(Items from a dataset)
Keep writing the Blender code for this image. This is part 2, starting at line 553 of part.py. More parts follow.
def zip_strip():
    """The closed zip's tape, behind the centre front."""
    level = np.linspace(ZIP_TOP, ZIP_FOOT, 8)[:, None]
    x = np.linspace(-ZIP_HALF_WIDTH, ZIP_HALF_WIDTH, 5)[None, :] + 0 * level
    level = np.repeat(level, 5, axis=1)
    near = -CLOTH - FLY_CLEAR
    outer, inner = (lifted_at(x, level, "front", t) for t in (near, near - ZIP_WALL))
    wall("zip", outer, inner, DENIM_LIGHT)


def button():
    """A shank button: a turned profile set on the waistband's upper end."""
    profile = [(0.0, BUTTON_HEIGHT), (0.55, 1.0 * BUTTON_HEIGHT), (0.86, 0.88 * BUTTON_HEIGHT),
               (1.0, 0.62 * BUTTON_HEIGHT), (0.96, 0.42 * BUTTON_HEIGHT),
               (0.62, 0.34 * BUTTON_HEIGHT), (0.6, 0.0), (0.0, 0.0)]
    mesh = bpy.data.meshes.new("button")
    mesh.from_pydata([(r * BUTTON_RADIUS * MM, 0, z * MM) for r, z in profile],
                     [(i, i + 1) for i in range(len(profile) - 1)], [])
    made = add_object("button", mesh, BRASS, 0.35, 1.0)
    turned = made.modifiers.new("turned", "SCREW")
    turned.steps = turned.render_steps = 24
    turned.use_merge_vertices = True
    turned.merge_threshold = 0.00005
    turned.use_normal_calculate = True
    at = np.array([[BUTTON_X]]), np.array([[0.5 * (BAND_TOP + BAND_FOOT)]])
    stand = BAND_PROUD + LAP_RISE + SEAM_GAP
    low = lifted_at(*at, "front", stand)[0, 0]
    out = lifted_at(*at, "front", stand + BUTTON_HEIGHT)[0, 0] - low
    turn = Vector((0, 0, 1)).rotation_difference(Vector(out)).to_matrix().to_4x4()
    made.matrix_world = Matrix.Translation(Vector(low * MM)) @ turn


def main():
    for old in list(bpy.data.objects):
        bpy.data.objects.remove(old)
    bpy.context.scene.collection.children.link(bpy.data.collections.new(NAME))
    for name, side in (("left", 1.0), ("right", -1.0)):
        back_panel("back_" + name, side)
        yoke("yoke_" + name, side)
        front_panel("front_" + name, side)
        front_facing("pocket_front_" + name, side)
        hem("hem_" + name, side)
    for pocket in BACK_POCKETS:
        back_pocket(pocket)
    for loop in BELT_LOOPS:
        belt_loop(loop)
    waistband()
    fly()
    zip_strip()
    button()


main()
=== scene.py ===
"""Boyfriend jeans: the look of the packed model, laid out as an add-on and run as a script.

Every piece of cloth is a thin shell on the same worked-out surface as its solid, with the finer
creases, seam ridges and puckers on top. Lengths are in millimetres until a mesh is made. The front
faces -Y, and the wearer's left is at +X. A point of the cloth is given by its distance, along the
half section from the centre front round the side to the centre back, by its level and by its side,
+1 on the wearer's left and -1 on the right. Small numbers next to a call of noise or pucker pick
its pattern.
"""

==

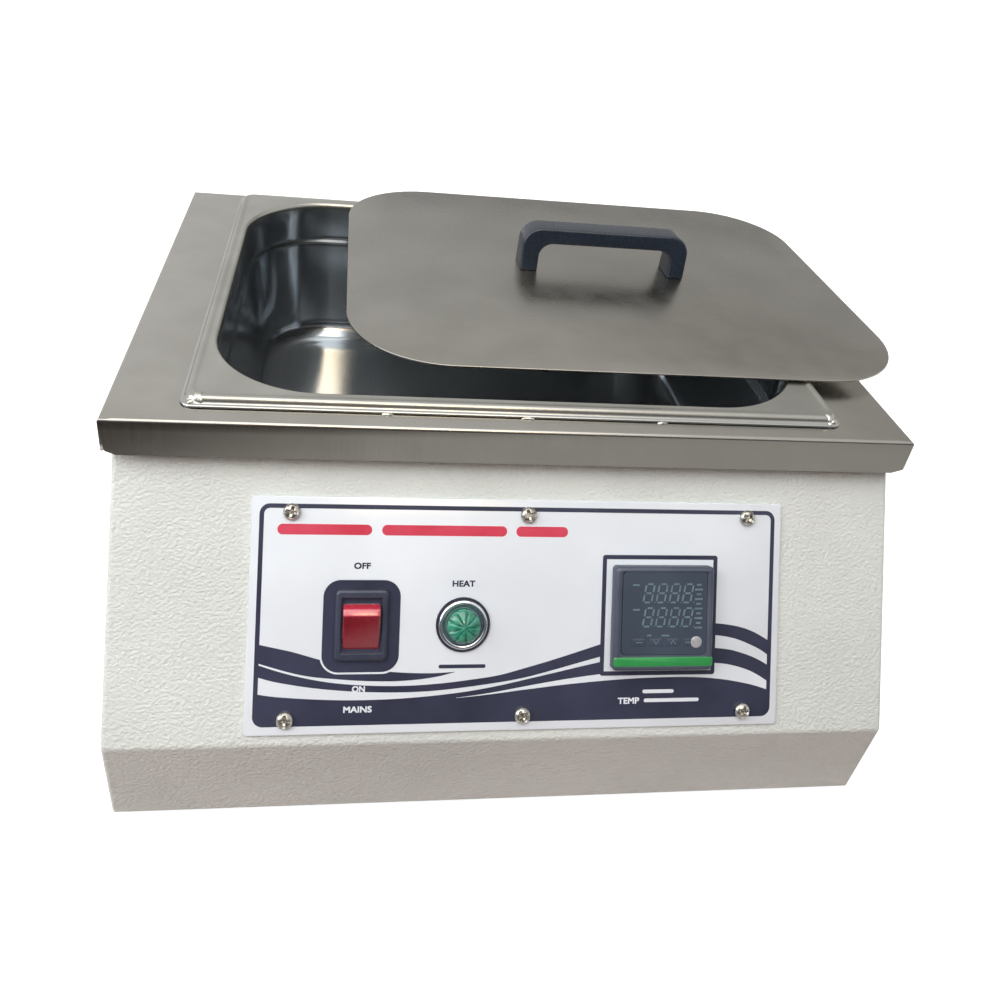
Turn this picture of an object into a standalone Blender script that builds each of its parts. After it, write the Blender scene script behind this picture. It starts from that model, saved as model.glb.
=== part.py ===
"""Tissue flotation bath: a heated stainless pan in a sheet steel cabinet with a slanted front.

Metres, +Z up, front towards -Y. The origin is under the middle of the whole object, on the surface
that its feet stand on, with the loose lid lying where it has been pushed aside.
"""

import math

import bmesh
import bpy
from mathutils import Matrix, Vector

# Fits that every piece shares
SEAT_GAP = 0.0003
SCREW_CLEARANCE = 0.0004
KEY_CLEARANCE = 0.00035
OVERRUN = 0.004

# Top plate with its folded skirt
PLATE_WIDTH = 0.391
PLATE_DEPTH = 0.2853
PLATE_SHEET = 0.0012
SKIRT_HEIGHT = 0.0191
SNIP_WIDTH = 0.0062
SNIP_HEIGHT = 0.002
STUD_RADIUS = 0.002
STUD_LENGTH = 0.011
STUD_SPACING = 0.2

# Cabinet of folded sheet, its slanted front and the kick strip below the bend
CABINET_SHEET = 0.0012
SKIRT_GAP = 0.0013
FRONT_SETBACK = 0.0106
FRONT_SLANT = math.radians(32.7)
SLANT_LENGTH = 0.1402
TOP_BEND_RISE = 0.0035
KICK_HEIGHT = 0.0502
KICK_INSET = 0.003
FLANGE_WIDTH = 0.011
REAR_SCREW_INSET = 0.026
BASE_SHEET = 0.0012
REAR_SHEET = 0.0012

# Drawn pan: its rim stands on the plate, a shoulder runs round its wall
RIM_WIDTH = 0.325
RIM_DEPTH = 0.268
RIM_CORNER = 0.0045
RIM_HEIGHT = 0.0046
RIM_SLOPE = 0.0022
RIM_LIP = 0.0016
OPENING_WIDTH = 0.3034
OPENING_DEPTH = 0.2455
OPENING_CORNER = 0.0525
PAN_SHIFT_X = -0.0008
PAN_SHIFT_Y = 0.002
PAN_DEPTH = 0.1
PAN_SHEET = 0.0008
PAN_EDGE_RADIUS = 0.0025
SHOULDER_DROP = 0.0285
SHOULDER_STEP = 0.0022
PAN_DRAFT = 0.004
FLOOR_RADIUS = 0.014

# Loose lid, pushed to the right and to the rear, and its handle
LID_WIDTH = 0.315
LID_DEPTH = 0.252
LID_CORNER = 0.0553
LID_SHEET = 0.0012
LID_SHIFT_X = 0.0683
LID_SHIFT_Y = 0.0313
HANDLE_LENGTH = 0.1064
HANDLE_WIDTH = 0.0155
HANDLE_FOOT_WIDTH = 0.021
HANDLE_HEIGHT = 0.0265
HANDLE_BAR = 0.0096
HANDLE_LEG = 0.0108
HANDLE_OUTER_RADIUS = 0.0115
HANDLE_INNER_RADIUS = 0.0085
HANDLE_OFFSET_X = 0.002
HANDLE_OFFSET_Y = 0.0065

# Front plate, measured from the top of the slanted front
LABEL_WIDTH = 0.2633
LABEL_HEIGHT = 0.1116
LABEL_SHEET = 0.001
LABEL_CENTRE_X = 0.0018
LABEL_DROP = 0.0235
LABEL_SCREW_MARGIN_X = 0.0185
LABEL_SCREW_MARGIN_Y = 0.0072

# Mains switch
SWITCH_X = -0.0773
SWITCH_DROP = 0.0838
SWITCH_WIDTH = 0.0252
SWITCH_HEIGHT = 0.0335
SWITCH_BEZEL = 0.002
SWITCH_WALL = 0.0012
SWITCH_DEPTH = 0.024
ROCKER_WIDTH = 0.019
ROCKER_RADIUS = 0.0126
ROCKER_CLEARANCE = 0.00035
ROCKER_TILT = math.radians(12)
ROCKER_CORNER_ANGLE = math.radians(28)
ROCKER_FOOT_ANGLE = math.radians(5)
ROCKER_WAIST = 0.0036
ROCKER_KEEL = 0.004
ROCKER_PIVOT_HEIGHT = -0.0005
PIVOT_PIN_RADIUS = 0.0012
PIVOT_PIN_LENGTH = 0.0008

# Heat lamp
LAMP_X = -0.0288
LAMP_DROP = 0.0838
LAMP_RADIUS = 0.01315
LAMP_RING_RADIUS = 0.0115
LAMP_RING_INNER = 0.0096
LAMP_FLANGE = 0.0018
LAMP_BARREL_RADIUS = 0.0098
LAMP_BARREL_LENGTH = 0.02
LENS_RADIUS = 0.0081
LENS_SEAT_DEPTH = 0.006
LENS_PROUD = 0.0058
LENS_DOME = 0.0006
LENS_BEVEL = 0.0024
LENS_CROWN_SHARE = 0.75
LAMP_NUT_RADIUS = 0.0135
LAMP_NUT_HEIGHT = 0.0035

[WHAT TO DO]
Look back at the data above. Transcribe exactly the lines starting at the line that contains "for name, side" and ending at the line that contains "as a script.".

[OUTPUT BELOW]
    for name, side in (("left", 1.0), ("right", -1.0)):
        back_panel("back_" + name, side)
        yoke("yoke_" + name, side)
        front_panel("front_" + name, side)
        front_facing("pocket_front_" + name, side)
        hem("hem_" + name, side)
    for pocket in BACK_POCKETS:
        back_pocket(pocket)
    for loop in BELT_LOOPS:
        belt_loop(loop)
    waistband()
    fly()
    zip_strip()
    button()


main()
=== scene.py ===
"""Boyfriend jeans: the look of the packed model, laid out as an add-on and run as a script.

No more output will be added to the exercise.